- **Exercise details**
Where a line contains the string "caption", copy that line.

- **Recorded data**
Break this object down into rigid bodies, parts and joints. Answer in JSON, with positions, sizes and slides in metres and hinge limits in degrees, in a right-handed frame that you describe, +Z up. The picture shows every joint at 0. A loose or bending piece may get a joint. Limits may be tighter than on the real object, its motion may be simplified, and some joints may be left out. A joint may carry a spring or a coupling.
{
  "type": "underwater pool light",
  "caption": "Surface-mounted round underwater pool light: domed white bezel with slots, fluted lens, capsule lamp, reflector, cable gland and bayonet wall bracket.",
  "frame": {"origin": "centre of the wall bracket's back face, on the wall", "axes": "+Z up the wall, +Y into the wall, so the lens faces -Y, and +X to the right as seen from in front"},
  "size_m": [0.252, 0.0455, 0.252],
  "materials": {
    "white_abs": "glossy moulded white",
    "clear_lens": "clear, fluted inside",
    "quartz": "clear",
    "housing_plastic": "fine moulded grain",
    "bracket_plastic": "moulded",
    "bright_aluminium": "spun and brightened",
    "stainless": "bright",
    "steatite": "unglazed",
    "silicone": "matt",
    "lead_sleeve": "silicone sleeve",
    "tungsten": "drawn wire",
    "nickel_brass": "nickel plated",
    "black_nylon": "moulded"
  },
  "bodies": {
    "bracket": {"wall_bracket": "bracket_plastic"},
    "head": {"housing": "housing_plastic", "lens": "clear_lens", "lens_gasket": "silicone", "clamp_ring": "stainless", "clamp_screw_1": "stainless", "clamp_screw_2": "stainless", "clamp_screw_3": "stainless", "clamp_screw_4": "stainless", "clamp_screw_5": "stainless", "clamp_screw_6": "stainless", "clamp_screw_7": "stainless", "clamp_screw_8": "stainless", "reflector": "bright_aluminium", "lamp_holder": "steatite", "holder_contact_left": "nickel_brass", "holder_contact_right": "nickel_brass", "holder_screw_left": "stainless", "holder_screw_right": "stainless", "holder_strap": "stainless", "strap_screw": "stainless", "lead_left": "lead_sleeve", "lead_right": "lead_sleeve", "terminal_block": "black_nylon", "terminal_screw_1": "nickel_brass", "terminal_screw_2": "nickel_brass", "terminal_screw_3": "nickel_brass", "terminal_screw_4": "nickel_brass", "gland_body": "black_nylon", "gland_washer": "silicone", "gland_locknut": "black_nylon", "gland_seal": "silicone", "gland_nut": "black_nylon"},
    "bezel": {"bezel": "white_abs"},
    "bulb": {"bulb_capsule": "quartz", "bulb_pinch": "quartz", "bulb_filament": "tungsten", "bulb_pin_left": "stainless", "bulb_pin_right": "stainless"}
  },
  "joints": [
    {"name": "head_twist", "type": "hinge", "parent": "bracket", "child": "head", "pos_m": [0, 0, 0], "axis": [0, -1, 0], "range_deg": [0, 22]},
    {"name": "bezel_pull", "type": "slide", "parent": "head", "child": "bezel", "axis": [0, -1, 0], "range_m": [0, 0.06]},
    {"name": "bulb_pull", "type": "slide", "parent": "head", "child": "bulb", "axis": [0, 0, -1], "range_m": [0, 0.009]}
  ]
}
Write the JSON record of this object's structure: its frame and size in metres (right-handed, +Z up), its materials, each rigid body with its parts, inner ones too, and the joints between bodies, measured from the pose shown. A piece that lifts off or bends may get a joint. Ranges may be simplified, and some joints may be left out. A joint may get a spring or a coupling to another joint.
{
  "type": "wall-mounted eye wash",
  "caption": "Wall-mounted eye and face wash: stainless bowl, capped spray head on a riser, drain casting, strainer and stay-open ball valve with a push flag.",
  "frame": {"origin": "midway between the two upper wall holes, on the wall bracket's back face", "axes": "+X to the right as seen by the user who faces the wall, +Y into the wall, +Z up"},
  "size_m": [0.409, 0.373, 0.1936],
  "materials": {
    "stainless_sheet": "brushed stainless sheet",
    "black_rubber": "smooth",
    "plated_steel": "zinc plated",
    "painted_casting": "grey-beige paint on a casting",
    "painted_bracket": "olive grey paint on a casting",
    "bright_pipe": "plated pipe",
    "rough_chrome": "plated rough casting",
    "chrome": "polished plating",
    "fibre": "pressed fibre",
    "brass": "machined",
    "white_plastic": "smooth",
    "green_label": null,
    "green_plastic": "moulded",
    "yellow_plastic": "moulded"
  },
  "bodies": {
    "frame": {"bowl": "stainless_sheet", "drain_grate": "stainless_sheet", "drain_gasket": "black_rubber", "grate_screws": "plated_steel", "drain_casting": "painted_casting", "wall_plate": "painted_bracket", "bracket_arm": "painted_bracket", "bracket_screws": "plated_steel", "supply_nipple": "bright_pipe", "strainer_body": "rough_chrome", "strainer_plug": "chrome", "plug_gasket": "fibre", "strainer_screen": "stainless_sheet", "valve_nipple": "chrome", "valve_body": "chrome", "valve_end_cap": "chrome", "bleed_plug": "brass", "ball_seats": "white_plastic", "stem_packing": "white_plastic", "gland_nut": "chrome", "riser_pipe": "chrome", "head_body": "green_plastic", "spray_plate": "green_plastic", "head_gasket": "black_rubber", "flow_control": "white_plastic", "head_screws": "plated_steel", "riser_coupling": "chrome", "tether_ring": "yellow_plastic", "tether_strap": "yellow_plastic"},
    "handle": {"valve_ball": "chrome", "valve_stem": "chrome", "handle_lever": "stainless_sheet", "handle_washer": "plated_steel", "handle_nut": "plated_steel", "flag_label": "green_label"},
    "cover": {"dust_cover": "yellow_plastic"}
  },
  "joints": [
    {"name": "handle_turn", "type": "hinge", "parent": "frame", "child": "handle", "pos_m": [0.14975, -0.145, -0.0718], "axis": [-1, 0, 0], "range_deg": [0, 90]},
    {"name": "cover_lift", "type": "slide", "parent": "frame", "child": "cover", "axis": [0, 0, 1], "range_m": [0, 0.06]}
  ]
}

---

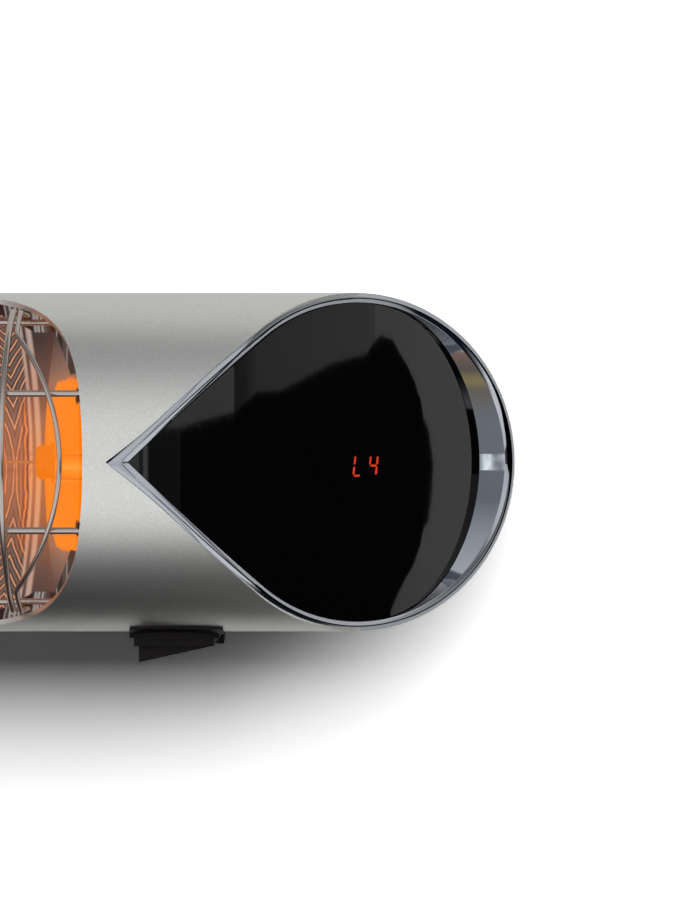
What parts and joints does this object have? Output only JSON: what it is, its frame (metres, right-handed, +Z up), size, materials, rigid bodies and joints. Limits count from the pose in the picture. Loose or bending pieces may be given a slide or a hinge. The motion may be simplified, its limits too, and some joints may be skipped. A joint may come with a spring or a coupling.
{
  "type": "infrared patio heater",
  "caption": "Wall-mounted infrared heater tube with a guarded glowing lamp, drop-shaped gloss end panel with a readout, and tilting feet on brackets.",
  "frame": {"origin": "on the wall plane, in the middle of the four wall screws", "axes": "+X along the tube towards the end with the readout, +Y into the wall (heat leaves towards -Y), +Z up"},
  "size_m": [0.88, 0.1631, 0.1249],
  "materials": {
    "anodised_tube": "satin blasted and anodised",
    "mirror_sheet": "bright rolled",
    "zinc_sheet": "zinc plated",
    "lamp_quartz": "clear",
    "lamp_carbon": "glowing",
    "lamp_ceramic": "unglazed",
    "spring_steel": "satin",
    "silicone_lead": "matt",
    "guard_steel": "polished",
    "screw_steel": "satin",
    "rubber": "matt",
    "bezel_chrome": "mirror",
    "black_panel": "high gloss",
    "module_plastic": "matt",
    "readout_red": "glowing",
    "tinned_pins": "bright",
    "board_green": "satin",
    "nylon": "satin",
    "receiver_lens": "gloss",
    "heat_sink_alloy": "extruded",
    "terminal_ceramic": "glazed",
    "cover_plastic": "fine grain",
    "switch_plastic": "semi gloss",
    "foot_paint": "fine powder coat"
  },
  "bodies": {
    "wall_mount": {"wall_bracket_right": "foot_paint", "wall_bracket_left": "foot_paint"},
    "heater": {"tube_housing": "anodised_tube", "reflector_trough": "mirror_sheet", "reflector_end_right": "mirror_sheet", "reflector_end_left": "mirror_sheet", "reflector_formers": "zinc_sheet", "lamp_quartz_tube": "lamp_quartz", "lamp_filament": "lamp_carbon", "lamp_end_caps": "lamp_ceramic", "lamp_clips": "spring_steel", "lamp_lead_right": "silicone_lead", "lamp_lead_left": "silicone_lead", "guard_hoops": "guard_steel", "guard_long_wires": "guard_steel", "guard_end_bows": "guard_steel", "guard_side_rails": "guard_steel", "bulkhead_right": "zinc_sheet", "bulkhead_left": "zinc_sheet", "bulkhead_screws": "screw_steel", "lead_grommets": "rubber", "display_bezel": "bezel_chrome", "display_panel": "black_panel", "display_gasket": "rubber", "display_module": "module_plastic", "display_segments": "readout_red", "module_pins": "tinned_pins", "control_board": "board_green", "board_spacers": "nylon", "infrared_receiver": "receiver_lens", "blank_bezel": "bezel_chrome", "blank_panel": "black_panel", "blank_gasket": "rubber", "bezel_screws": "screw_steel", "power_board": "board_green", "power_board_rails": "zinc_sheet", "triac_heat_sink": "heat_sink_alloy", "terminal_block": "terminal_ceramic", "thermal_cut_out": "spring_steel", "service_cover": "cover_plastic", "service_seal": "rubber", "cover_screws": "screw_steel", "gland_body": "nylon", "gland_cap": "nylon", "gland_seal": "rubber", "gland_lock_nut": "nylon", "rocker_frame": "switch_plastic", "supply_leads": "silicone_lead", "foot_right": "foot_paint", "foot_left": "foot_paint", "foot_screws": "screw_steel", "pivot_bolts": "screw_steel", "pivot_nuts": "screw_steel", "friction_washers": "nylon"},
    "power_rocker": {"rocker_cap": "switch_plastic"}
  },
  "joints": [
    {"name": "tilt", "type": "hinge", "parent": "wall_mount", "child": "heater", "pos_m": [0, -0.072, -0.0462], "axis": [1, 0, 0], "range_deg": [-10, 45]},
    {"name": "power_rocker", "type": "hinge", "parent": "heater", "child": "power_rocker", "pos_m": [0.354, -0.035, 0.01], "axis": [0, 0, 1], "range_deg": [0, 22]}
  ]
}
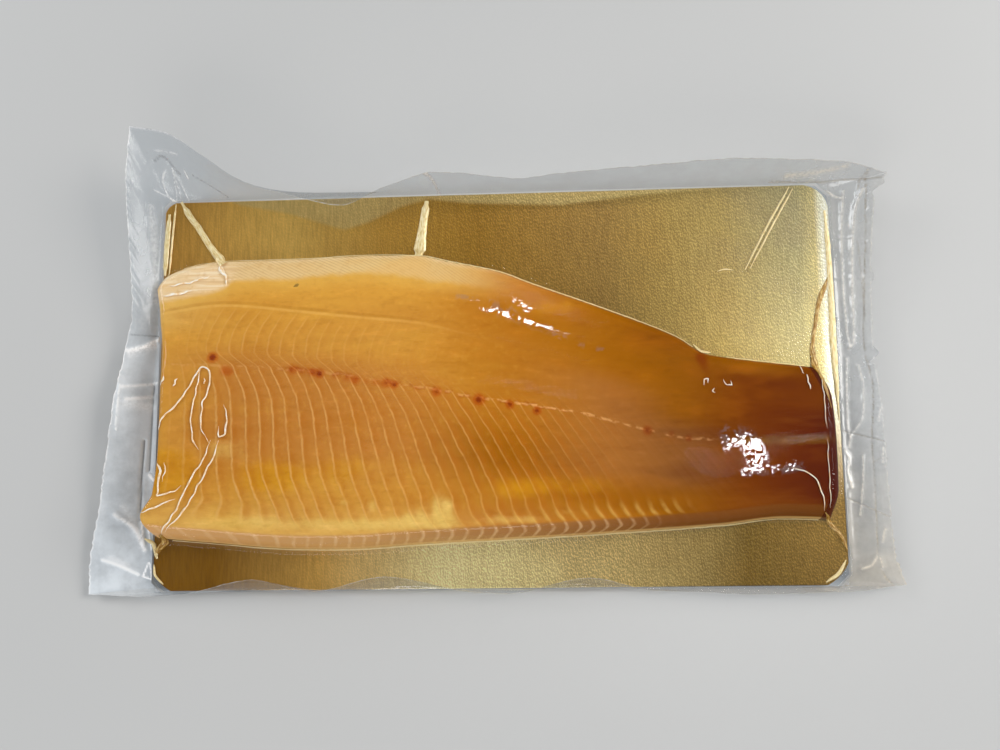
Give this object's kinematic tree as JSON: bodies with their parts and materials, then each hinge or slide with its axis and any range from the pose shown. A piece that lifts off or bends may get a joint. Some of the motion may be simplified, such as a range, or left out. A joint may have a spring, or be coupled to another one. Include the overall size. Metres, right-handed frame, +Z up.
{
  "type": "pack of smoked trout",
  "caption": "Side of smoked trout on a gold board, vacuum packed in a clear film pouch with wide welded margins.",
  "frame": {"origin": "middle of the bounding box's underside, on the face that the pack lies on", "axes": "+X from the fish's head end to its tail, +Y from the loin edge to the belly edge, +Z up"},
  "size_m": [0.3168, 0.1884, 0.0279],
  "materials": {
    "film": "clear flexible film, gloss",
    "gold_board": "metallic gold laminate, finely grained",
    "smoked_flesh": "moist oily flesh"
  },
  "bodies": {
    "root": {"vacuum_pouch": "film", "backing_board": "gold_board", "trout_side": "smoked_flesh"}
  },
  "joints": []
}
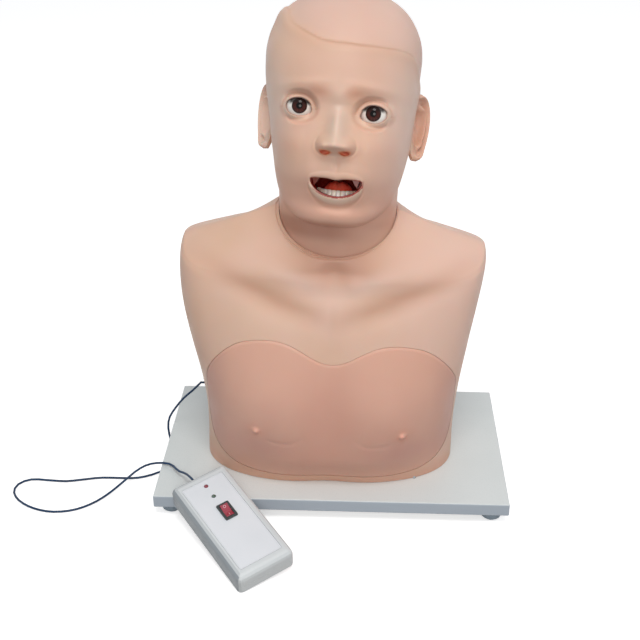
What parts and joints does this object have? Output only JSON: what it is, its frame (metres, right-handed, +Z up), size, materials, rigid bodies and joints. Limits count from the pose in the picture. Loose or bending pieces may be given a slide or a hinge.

* * *

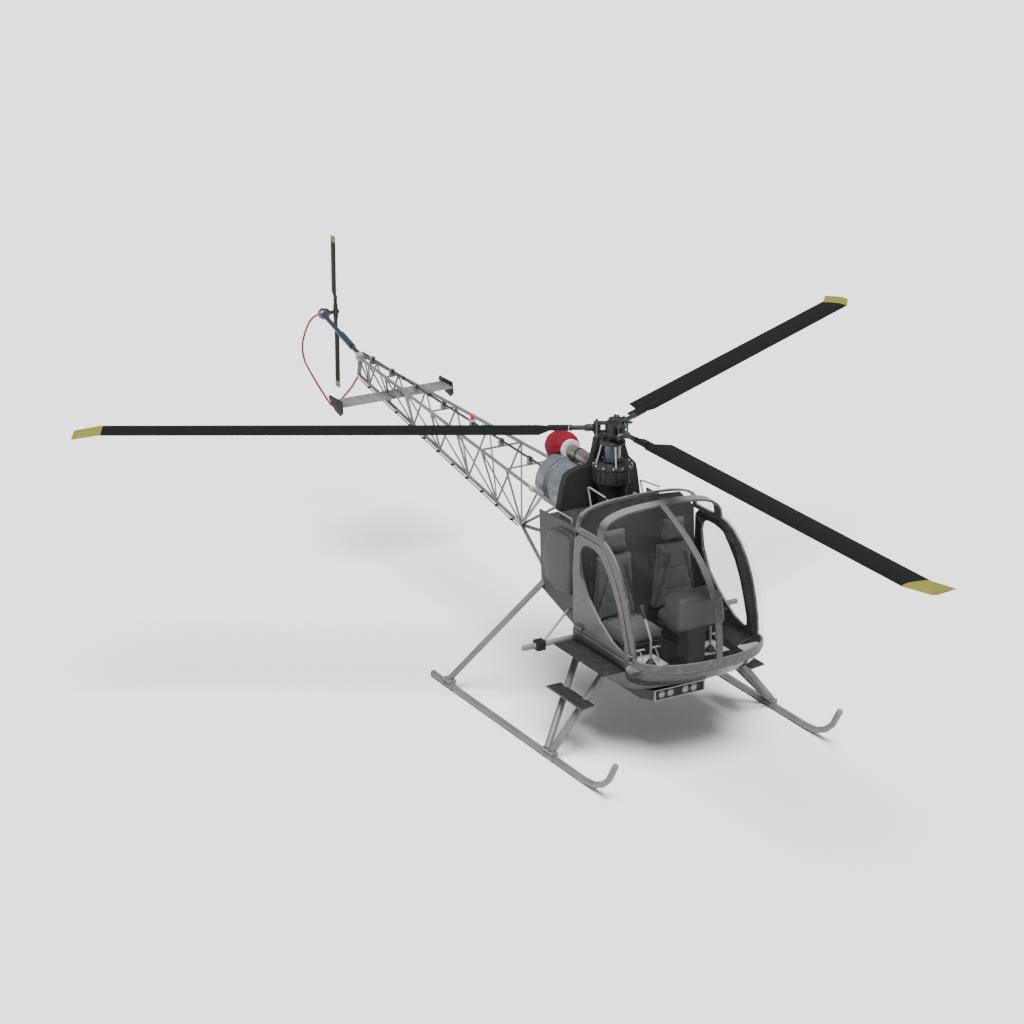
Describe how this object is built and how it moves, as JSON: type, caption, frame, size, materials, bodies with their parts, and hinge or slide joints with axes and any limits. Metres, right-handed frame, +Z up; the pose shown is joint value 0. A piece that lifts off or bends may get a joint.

- **Written solution**
  "caption": "Surface-mounted round underwater pool light: domed white bezel with slots, fluted lens, capsule lamp, reflector, cable gland and bayonet wall bracket.",
  "caption": "Wall-mounted eye and face wash: stainless bowl, capped spray head on a riser, drain casting, strainer and stay-open ball valve with a push flag.",
  "caption": "Wall-mounted infrared heater tube with a guarded glowing lamp, drop-shaped gloss end panel with a readout, and tilting feet on brackets.",
  "caption": "Side of smoked trout on a gold board, vacuum packed in a clear film pouch with wide welded margins.",
Describe how this object is built and how it moves, as JSON: type, caption, frame, size, materials, bodies with their parts, and hinge or slide joints with axes and any limits. Metres, right-handed frame, +Z up; the pose shown is joint value 0. A piece that lifts off or bends may get a joint.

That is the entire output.